Researchers teach, carry out their own research, engage in academic management, and also transfer technology, which is very important for the university because it generates overheads. The university should take advantage of this to have resources, but it should also try to favour the groups involved in technology transfer, for this would increase our resources and that would benefit the entire university structure.

Should the university take heed of some aspect of the private sector?

That is what we always say: public universities are trapped in a very cumbersome bureaucratic system that is not present in the private sector. Public universities should implement tools that help reduce bureaucracy and make them much more agile when it comes to reacting to such simple things as a researcher having a broken machine that has to be repaired overnight. It is necessary to put in place a system that allows everything in the university to be more agile, faster, and more in tune with today’s world. This is what we should learn from the private sector, but not much more. Whereas companies are private, we are public universities, and we must continue to be public universities in order to be always at the service of society; we cannot privatize.

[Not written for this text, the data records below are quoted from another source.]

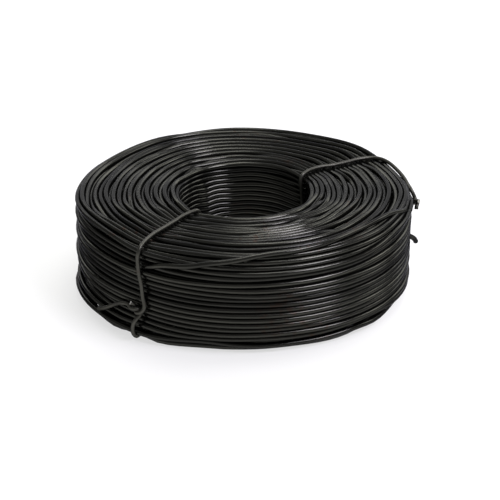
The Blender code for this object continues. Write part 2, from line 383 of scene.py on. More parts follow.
def section_stretches(limits, low_edge):
    """The coil's section over its turns, counter-clockwise from the bore's lower edge.

    A straight stretch is its start and end. A rounded one is its centre, no end, its radius and first angle.
    """
    inner, outer, bottom, top = limits
    return {
        "under": ((inner + BORE_EDGE, bottom), (outer - low_edge, bottom), 0.0, 0.0),
        "low_edge": ((outer - low_edge, bottom + low_edge), None, low_edge, -math.pi / 2),
        "side": ((outer, bottom + low_edge), (outer, top - TOP_EDGE), 0.0, 0.0),
        "high_edge": ((outer - TOP_EDGE, top - TOP_EDGE), None, TOP_EDGE, 0.0),
        "top": ((outer - TOP_EDGE, top), (inner + BORE_EDGE, top), 0.0, 0.0),
        "bore_high_edge": ((inner + BORE_EDGE, top - BORE_EDGE), None, BORE_EDGE, math.pi / 2),
        "bore": ((inner, top - BORE_EDGE), (inner, bottom + BORE_EDGE), 0.0, 0.0),
        "bore_low_edge": ((inner + BORE_EDGE, bottom + BORE_EDGE), None, BORE_EDGE, math.pi),
    }


def on_stretch(stretch, share):
    """The point and outward normal at a share of a stretch, both as (radius, height)."""
    start, end, radius, turned = stretch
    if end is None:
        angle = turned + share * math.pi / 2
        normal = (math.cos(angle), math.sin(angle))
        return (start[0] + radius * normal[0], start[1] + radius * normal[1]), normal
    run, rise = end[0] - start[0], end[1] - start[1]
    length = math.hypot(run, rise)
    return (start[0] + run * share, start[1] + rise * share), (rise / length, -run / length)


PLAIN = section_stretches((BORE, OUTER, 0.0, HEIGHT), LOW_EDGE)
LENGTHS = {
    name: radius * math.pi / 2 if end is None else math.dist(start, end)
    for name, (start, end, radius, _) in PLAIN.items()
}
AROUND = sum(LENGTHS.values())


def start_of(name):
    """The distance along the section at which a stretch starts."""
    names = list(LENGTHS)
    return sum(LENGTHS[n] for n in names[: names.index(name)])


def stretch_at(distance):
    """Which stretch lies at a distance along the section, and the share of it that is passed."""
    left = distance % AROUND
    for name, length in LENGTHS.items():
        if left <= length:
            return name, left / length
        left -= length
    return name, 1.0


def along_section(route):
    """A route's stretches, each with its (share, degrees) points, as (distance, angle) points."""
    return [
        (start_of(name) + LENGTHS[name] * share, math.radians(degrees))
        for name, *places in route
        for share, degrees in places
    ]


def curve_through(points, steps):
    """A smooth curve through rows of points, with so many steps from each to the next."""
    ends = np.concatenate([[2 * points[0] - points[1]], points, [2 * points[-1] - points[-2]]])
    around_it = (ends[k : len(points) - 1 + k, None] for k in range(4))
    curve = fair_between(*around_it, (np.arange(steps) / steps)[None, :, None])
    return np.concatenate([curve.reshape(-1, points.shape[1]), points[-1:]])


def spaced(points, spacing):
    """Rows of points spaced evenly along a line through rough ones."""
    along = np.concatenate([[0.0], np.cumsum(np.linalg.norm(np.diff(points, axis=0), axis=1))])
    places = np.linspace(0.0, along[-1], max(2, round(along[-1] / spacing) + 1))
    return np.stack([np.interp(places, along, points[:, k]) for k in range(points.shape[1])], -1)


def laid_route(points):
    """A smooth, even route through a few (distance, angle) points."""
    scale = np.array([1.0, OUTER])
    return spaced(curve_through(np.array(points), 12) * scale, ROUTE_STEP) / scale


class Tie:
    """One tie: its way over the coil, and how its ends are twisted and left, in millimetres and degrees.

    It leaves its knot upwards and comes back to it from below. The knot rises over the floor and bites into
    the side, the twist leans up, and the tail is (across, along) points. Both ends point to smaller angles.
    """

    def __init__(self, name, node, route, knot, rises, bite, lean, tail, stub):
        self.name, self.node, self.route = name, node, route
        self.knot = math.radians(knot)
        self.start = start_of("side") + rises - LOW_EDGE
        self.bite = bite
        self.lean = math.radians(lean)
        self.tail, self.stub = tail, stub

    def run(self):
        """The tie's way once round the section as even points (distance, angle), from above its knot."""
        points = [(self.start + BEND_ROOM, self.knot)]
        for distance, angle in along_section(self.route):
            points.append((distance + AROUND * (distance < self.start), angle))
        points.append((self.start + AROUND - BEND_ROOM, self.knot - (TWIST_START + LOWER_ASIDE) / OUTER))
        return laid_route(points)


# How far beside its knot a twist starts, the room for a strand's bend, how much further aside the lower one
# goes, the gap between the strands, and the length over which a long tail comes down
TWIST_START = 1.6
BEND_ROOM = 3.4
LOWER_ASIDE = 1.0
TWIST_GAP = 0.12
TAIL_FALL = 6.0
TIES = (
    Tie(
        name="front_tie",
        node="tie_wire_front",
        route=(
            ("side", (0.4, -34.6), (0.6, -35.2), (0.75, -35.9), (0.95, -36.2)),
            ("high_edge", (0.5, -35.9)),
            ("top", (0.07, -37.2), (0.27, -38.8), (0.47, -39.4)),
            ("top", (0.67, -40.6), (0.82, -42.0), (0.96, -41.7)),
            ("bore", (0.1, -41.2), (0.9, -40.0)),
            ("under", (0.1, -39.8), (0.9, -38.8)),
            ("low_edge", (0.5, -38.2)),
        ),
        knot=-34,
        rises=8.8,
        bite=0.6,
        lean=45,
        tail=((4.4, 2.9), (7.3, 2.0), (10.3, 0.3), (12.5, -1.0), (14.7, -2.3), (16.6, -3.3), (18.3, -4.0)),
        stub=0.9,
    ),
    Tie(
        name="rear_tie",
        node="tie_wire_rear",
        route=(
            ("high_edge", (0.05, 100.0), (0.4, 108.0), (0.8, 115.5)),
            ("top", (0.04, 119.6), (0.2, 121.6), (0.4, 121.8)),
            ("top", (0.6, 122.4), (0.75, 124.6), (0.92, 123.8)),
            ("bore", (0.05, 119.0), (0.9, 108.0)),
            ("under", (0.1, 104.0), (0.9, 98.0)),
            ("low_edge", (0.5, 98.0)),
            ("side", (0.3, 97.5), (0.6, 96.5)),
        ),
        knot=95,
        rises=25.2,
        bite=0.8,
        lean=10,
        tail=((4.6, -1.4),),
        stub=1.2,
    ),
)
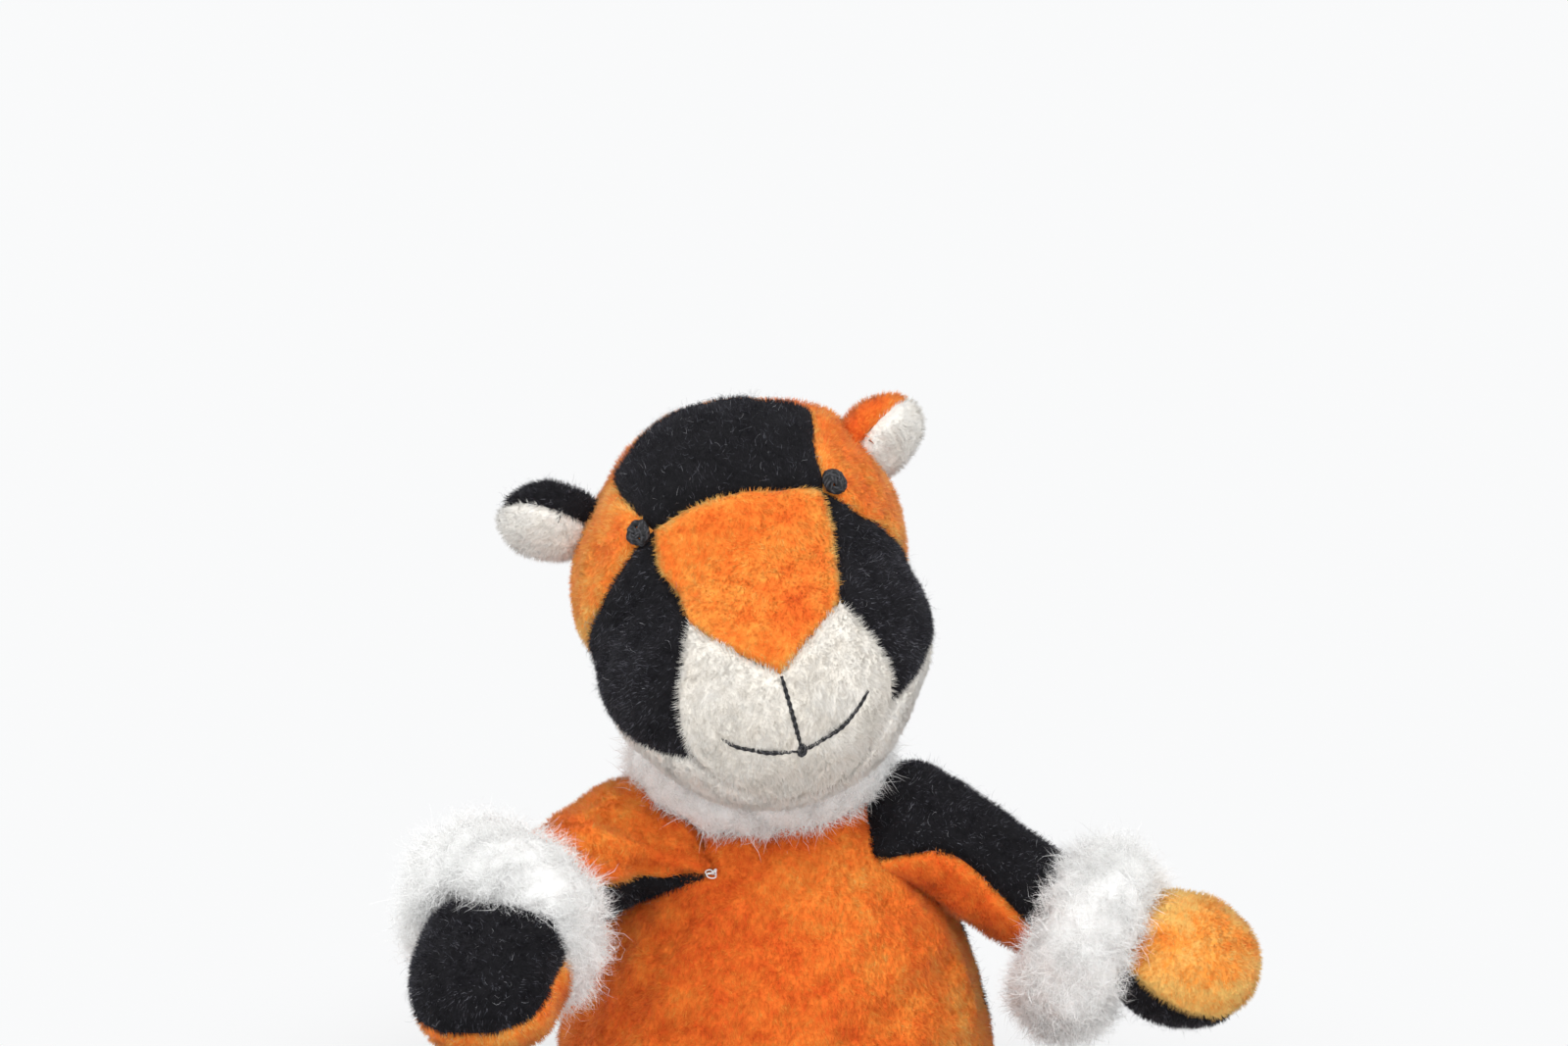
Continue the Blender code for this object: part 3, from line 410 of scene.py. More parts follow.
def ribbons(root, way, reach, curl, width, source):
    """Slim curved fibres: a short helix about each way, in three steps that taper to a point.

    Returns the corners as (fibre, 7, 3): two edges at three stations, then the tip.
    """
    count = len(root)
    sideways = unit(np.cross(way, source.normal(size=(count, 3))))
    upwards = np.cross(way, sideways)
    phase, turns = source.uniform(0, 2 * pi, count), source.uniform(2.0, 5.0, count)
    stations = np.linspace(0, 1, 4)
    centres = []
    for t in stations:
        angle = phase + turns * t
        along, up = (np.cos(angle) - np.cos(phase))[:, None], (np.sin(angle) - np.sin(phase))[:, None]
        swing = (along * sideways + up * upwards) * (curl * (0.3 + 0.7 * t))[:, None]
        centres.append(root + way * (reach * t)[:, None] + swing)
    edge = sideways * (width / 2)
    corners = []
    for centre, share in zip(centres[:3], (1.0, 0.9, 0.6)):
        corners += [centre - edge * share, centre + edge * share]
    return np.stack(corners + [centres[3]], 1)


def ribbon_mesh(count, first, low, high):
    """The faces of seven-cornered fibres, and their corners in the bake map's low to high.

    Each fibre is two four-sided faces and a three-sided one, on one small cell of the map.
    """
    base = first + 7 * np.arange(count)[:, None]
    bands, end = np.array([[0, 1, 3, 2], [2, 3, 5, 4]]), np.array([4, 5, 6])
    cells = cell_map(count, low, high)
    left, right, rise = cells[:, 0], cells[:, 1], (cells[:, 2] - cells[:, 0]) * (0, 1 / 3)
    spots = np.stack([side + step * rise for step in range(3) for side in (left, right)] + [cells[:, 2]], 1)
    faces = (base[:, None] + bands).reshape(-1, 4).tolist() + (base + end).tolist()
    return faces, np.vstack([spots[:, bands].reshape(-1, 2), spots[:, end].reshape(-1, 2)])


def gathered(root, tip, size, pull):
    """Draw blades' tips towards the mean tip of their tuft; returns tips and tuft numbers.

    Tufts are the cells of a space grid of the given size, its walls bent by slow noise.
    """
    bent = root + 0.5 * size * np.stack([ripple(root, 5 * size, seed) for seed in (51, 52, 53)], -1)
    _, tuft = np.unique(np.floor(bent / size).astype(int), axis=0, return_inverse=True)
    tuft = tuft.ravel()
    members = np.bincount(tuft)[:, None]
    middle = np.stack([np.bincount(tuft, tip[:, axis]) for axis in range(3)], -1) / members
    return tip + (middle[tuft] - tip) * pull, tuft


def velboa_panel(name, slot, surface, columns, rows, inside, comb, body=None, density=12.0, length=1.2,
                 creases=(), trim=None, fill=0.8, lift=0.0, **looks):
    """A panel of pile cloth: a thin closed shell with its nap standing on it.

    surface(u, v) gives the outside; inside is a point well inside the form. The edge is
    drawn in along the seams, by a bell of the distance from them. Each fibre is one slim
    triangle from a random root, leaning along the comb, a direction or a function of place,
    and gathered in tufts. density is
    in fibres on a square millimetre, and length in millimetres. lift is how much lighter
    the nap is painted, all over or by place in millimetres; on some panels it is painted light and
    shade, such as the shade under the ruff and the highlight on the right paw. looks override the pile's NAP.
    """
    nap = {**NAP[slot], **looks}
    source = np.random.default_rng(list(name.encode()))
    u, v = np.meshgrid(np.linspace(0, 1, columns + 1), np.linspace(0, 1, rows + 1))
    points = surface(u, v)
    if (grid_normals(points) * (points - np.array(inside))).sum() < 0:
        points = points[:, ::-1]
    edge = edge_distance(points)
    points = points - grid_normals(points) * (SEAM_DEPTH * np.exp(-(edge / SEAM_WIDTH) ** 2))[..., None]
    points = creased(points, grid_normals(points), creases)
    uneven = 0.18 * ripple(points, 8 * MM, 21) + 0.08 * ripple(points, 2.6 * MM, 22)
    points = points + grid_normals(points) * (MM * uneven)[..., None]
    normals = grid_normals(points)
    points[..., 2] = np.maximum(points[..., 2], GROUND_GAP)
    inner = points - normals * CLOTH_WALL
    inner[..., 2] = np.maximum(inner[..., 2], GROUND_GAP * 2)

    size = (rows + 1) * (columns + 1)
    quads = grid_faces(columns, rows)
    index = np.arange(size).reshape(rows + 1, columns + 1)
    loop = np.concatenate([index[0, :-1], index[:-1, -1], index[-1, :0:-1], index[:0:-1, 0]])
    after = np.roll(loop, -1)
    shell = np.vstack([quads, quads[:, ::-1] + size, np.stack([after, loop, loop + size, after + size], -1)])
    top, lint_top = 0.2, 0.24
    flat_map = np.vstack([
        np.stack([start + u.ravel() * width, v.ravel() * top], -1) for start, width in ((0, 0.8), (0.81, 0.18))])
    # The panel's lift: a tone shift, with painted light and shade on some panels.
    tone_lift = lift(points / MM) if callable(lift) else lift
    # Within 1.5 mm of a seam the cloth is painted lighter by the rim less 0.12: a painted highlight on orange, painted
    # shade in the seam on black and cream.
    cloth_tone = (0.40 + tone_lift + (nap["rim"] - 0.12) * np.exp(-(edge / (1.5 * MM)) ** 2)).ravel()

    area = cell_areas(points)[1].sum() / MM ** 2
    count = int(density * area * FIBRE_COUNT_SHARE)
    spots = scattered(points, count, source)
    root, normal = read_at(points, spots), unit(read_at(normals, spots))
    near = read_at(edge, spots)[:, 0] / MM
    combed = comb(root) if callable(comb) else np.array(comb, float)
    out_over = unit(root - points.mean((0, 1))) * (1.6 * nap["over"] * np.exp(-(near / 1.1) ** 2))[:, None]
    swirl = np.stack([ripple(root, 7 * MM, seed) for seed in (31, 32, 33)], -1)
    lean = combed + swirl * 0.5 + out_over
    lean -= normal * (lean * normal).sum(-1, keepdims=True)
    way = unit(normal + lean + source.normal(size=(count, 3)) * 0.45)
    shortened = np.ones(count) if trim is None else trim(root)
    reach = length * MM * source.uniform(0.7, 1.15, count) * shortened
    tip, tufts = gathered(root, root + way * reach[:, None], nap["tuft"] * MM, nap["pull"])
    way = unit(tip - root)
    sideways = unit(np.cross(way, normal) + 0.35 * source.normal(size=(count, 3)))
    sideways = unit(sideways - way * (sideways * way).sum(-1, keepdims=True)) * (FIBRE_WIDTH / 2)
    base = root - normal * 0.15 * MM
    corners = np.stack([base - sideways, base + sideways, tip], 1)
    turned = (np.cross(corners[:, 1] - corners[:, 0], tip - base) * normal).sum(-1) < 0
    corners[turned] = corners[turned][:, [1, 0, 2]]
    strand = 0.50 + nap["speck"] * source.normal(size=count) + (0.04 * source.normal(size=tufts.max() + 1))[tufts]
    # Fibres near a seam are painted lighter by the rim: a painted highlight.
    strand += 0.06 * ripple(root, 1.6 * MM, 41) + nap["rim"] * np.exp(-(near / 1.8) ** 2)
    strand += lift(root / MM) if callable(lift) else lift
    # Each fibre is painted darker at its root and lighter at its tip: painted shade deep in the pile and a painted
    # highlight on the tips.
    strand_tone = np.stack([strand - 0.14, strand - 0.14, strand + 0.12 * shortened], -1)
    lit = unit(normal * 0.85 + way * 0.15 + 0.12 * source.normal(size=(count, 3)))

    hairs = int(nap["stray"] * area)
    hair_spots = scattered(points, hairs, source)
    hair_normal = unit(read_at(normals, hair_spots))
    hair_way = unit(hair_normal * 0.15 + source.normal(size=(hairs, 3)))
    hair_root = read_at(points, hair_spots) + hair_normal * (length * 0.9 * MM)
    hair_reach, hair_curl = MM * source.uniform(0.6, 1.8, hairs), MM * source.uniform(0.15, 0.5, hairs)
    hair_corners = ribbons(hair_root, hair_way, hair_reach, hair_curl, HAIR_WIDTH, source)
    hair_faces, hair_map = ribbon_mesh(hairs, 2 * size + 3 * count, top + 0.005, lint_top)

    blades = 2 * size + np.arange(3 * count).reshape(count, 3)
    all_points = np.vstack([part.reshape(-1, 3) for part in (points, inner, corners, hair_corners)])
    all_points[:, 2] = np.maximum(all_points[:, 2], GROUND_GAP)
    face_finish = np.concatenate([np.zeros(len(shell)), np.ones(count), np.full(3 * hairs, 2)])
    uv = np.vstack([
        flat_map[shell].reshape(-1, 2), cell_map(count, lint_top + 0.005, 1.0).reshape(-1, 2), hair_map])
    loops = np.vstack([np.zeros((4 * len(shell), 3)), np.repeat(lit, 3, 0), np.zeros((11 * hairs, 3))])
    hair_tone = np.repeat(0.3 + 0.7 * source.uniform(size=hairs) ** 3, 7)
    tone = np.concatenate([cloth_tone, cloth_tone - 0.1, strand_tone.ravel(), hair_tone])
    facing = np.vstack([normals.reshape(-1, 3)] * 2 + [np.repeat(lit, 3, 0), np.repeat(hair_normal, 7, 0)])
    piece = add_piece(
        name + "_cloth", all_points, shell.tolist() + blades.tolist() + hair_faces, tone, VELBOA[slot],
        face_finish, uv, loops, facing)
    return stand_in(piece, name, body)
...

How important is knowledge transfer?

All the knowledge that we are generating through our research must be extrapolable to the social reality we are living in. We don’t get anything out of doing very interesting research if it stays inside the university. It is essential to be able to transfer it so that it benefits the population, and the way to put it at the service of citizens is to work with the business sector. Things cannot remain within our walls, they must come out because they are always a step forward for society, and this helps to consolidate a higher living standard for people.


More about Josep Maria Suñé

The best invention in history:

They say it was the wheel, right?

The worst:

Guns, these have always been the worst invention. And if they’re mass destruction weapons, that’s even worse.

A breakthrough you’d like to see before you die:

Finding the drug or drugs that will completely cure all cancerous processes.

The FBG is…

… a way to transfer technology to the private sector and, ultimately, to society. This instrument facilitates the necessary connections to transfer this knowledge in an agile and fast way.